PROBLEM REQUIREMENTS:
Retype each line of the listing below, from the first through the one holding "and vent eyelets.", with no other lines.

STORED DATA:
++++++++
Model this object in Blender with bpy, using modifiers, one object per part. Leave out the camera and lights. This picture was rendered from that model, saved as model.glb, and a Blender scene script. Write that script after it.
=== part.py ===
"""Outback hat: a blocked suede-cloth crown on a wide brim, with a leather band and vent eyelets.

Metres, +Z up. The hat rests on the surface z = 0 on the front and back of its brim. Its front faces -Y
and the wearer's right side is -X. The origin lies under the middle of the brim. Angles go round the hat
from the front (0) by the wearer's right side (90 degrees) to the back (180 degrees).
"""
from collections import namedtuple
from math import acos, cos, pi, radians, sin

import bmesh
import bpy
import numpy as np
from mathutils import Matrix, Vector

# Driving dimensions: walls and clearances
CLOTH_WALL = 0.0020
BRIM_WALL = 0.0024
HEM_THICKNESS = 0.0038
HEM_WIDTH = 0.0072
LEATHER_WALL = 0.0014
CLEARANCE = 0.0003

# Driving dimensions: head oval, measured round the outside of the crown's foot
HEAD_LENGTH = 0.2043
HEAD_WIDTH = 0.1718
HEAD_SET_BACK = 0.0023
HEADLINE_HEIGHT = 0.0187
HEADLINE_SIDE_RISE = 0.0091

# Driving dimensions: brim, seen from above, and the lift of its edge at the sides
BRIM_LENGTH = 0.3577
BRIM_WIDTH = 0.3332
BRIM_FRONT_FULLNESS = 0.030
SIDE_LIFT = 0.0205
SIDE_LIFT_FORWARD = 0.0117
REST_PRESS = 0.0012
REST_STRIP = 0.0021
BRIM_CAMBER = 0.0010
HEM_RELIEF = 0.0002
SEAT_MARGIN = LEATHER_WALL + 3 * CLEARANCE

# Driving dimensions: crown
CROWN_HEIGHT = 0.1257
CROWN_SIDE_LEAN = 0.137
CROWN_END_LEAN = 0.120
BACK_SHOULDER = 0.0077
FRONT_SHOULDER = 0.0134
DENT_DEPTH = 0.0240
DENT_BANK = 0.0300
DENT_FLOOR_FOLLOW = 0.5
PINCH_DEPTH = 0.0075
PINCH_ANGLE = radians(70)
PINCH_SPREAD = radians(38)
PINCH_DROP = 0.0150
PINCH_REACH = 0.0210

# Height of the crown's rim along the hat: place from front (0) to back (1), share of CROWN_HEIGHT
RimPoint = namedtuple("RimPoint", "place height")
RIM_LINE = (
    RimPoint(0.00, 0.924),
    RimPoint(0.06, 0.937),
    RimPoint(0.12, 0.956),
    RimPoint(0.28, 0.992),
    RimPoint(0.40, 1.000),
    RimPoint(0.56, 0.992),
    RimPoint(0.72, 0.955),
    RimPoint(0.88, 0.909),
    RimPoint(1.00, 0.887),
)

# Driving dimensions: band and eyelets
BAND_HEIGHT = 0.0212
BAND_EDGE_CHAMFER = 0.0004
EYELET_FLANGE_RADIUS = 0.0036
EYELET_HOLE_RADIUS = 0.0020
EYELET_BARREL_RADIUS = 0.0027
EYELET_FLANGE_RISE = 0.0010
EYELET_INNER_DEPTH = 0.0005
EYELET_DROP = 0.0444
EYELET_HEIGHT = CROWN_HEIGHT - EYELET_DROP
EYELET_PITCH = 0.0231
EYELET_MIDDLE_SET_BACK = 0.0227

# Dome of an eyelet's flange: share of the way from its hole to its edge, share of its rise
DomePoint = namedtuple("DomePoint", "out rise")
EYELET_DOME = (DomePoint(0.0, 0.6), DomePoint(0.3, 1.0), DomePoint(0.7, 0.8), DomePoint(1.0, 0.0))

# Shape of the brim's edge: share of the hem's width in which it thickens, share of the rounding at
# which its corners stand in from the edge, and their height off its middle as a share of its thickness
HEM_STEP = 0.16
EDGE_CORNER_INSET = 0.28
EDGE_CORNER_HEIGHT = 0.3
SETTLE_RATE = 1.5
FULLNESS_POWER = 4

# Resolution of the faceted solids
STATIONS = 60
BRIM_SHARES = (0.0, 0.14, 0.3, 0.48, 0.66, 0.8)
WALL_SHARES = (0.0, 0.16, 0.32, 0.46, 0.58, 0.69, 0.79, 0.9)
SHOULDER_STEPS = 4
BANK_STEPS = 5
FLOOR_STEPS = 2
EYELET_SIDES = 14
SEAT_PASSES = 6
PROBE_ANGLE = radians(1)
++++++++
RESULT OF THE EXERCISE:
Model this object in Blender with bpy, using modifiers, one object per part. Leave out the camera and lights. This picture was rendered from that model, saved as model.glb, and a Blender scene script. Write that script after it.
=== part.py ===
"""Outback hat: a blocked suede-cloth crown on a wide brim, with a leather band and vent eyelets.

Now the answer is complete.